Kazım abinin ardından
Bazı insanlar vardır ne zaman nerede tanıştığınızı hatırlayamazsınız. Sanırsınız ki doğuştan beri muhabbettiniz vardır. Anımsamaya çalışır,...
Bazı insanlar vardır ne zaman nerede tanıştığınızı hatırlayamazsınız. Sanırsınız ki doğuştan beri muhabbettiniz vardır. Anımsamaya çalışır, belleğinizi zorlarsınız…
Kazım abi de onlardan biri idi işte…
Sanki daha dün gibi… 90'a doğru ben İstanbul Üniversitesi Edebiyat Fakültesi'nde okuyorum. 24-25'lerdeyim. Bir grup genç arkadaşla birlikte 12 Eylül 1980 askeri darbesinde balyoz darbesi alan Ödemiş Halkevi'ni yeniden canlandırmaya ve kültür sanat etkinlikleri düzenlemeye çalışıyoruz.
Emekli öğretmen rahmetli Erdoğan Kalaycı abimiz o zamanlar halkevi başkanı. Eğit-Der binasında bulunduğunu öğreniyoruz. Anlatıyoruz derdimizi ama Erdoğan abi, saçı sakalı birbirine karışmış bizi görünce biraz tedirgin oluyor. Konuşmalarından anlıyoruz bunu. Kim bunlar diye çevresindeki bir-iki kişiye soruyor. Bizi tanıyanlardan (Yanlış hatırlamıyorsam bunlardan biri de yine erken yaşta kaybettiğimiz emekli öğretmen Fethi Gülmez abimizdi) babalarımızı öğrenince halkevinin anahtarını teslim etme konusunda rahatlıyor.
Güzel günler geçirdik o yıllar.
Sonra ben üniversiteyi bitirdim ve göreve başladım. 96'da Ödemiş'e gelene kadar yaz tatillerinde muhabbetimiz devam etti. Sendikal faaliyetler yeniden ivme kazanıyordu.
Ödemiş'e geldiğimde, bir gazete çıkarma fikri başımıza üşüştü. Vergi dairesi karşısında eşi Zeynep abla adına kırtasiye işletiyordu. Boş vakitlerimizde gazeteyi tartıştık hep. Ödemiş'e yakışır, Milliyet çizgisinde bir gazete.
Zaman zaman bizim evin mutfağında yazdık çizdik projeyi.
Uzatmayalım.
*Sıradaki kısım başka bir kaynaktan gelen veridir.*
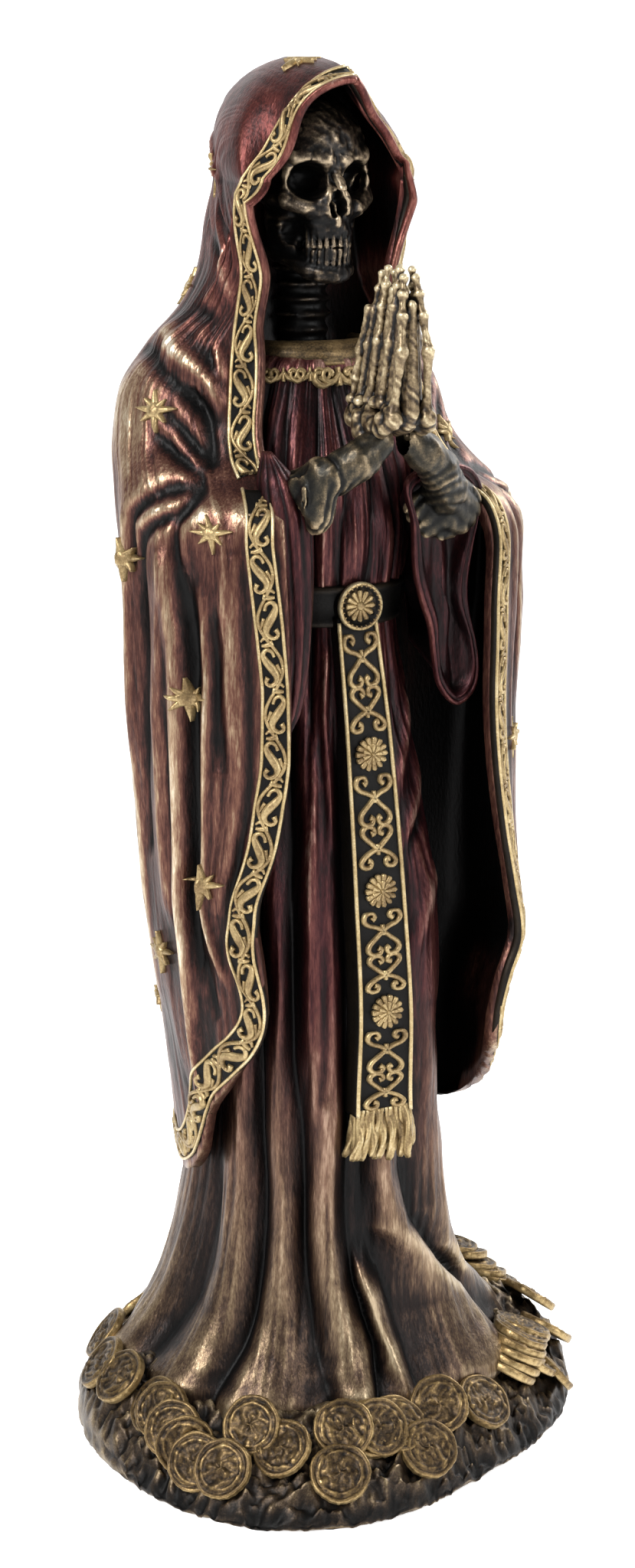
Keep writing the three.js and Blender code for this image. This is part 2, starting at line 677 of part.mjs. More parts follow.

Sonunda fikir zikire dönüştü ve 97'nin Aralık ayı sonunda haftalık olarak başladık işe.
Sonra aşkın ve devrimin partisi olarak basında yer bulan Özgürlük ve Dayanışma Partisi'nin ilçede kuruluşu ile ilgili hatırı sayılır bir emek sarfetti.
Gazete hala yayına devam ediyor. Çıktığı günlerdeki heyecanı taşımasa da parti de öyle…
Ama Kazım abi artık aramızda değil.
Zaman zaman sert tartışmalar yaptık. Hakkımız geçti birbirimize belki.
Yanılmıyorsam ilk bir yılın ardından 'bizde kalması gereken' nedenlerden dolayı yollarımız ayrıldı. Ben yine kırtasiyeye gidip muhabbete devam ettim.
Ve yine yanılmıyorsam 2008' başında eşiyle birlikte katıldığı bir Mısır gezisi başlangıcında geçirdiği kalp krizi sonrasında beynine 10 dakika kan pompalanamadığı için bitkisel hayata mahkum oldu.
11 yıldır sadece bakıyordu ve emekli hemşire olan eşi Zeynep ablanın büyük özverisi ile bugünlere kadar gelmişti.
Hakkında yazılacak çok şey var belki ama güzel insandı. En başta mücadele insanı idi. Yardımlaşma ve dayanışma adamıydı.
Arşivlerde birlikte çektirdiğimiz fotoğrafları aradım. Ama o 'Ben mutfak adamıyım' derdi… O yüzden fotoğraflarda bulamadım belki gülen yüzünü.
Toprağı bol, anıları mücadelemizde ışık olsun.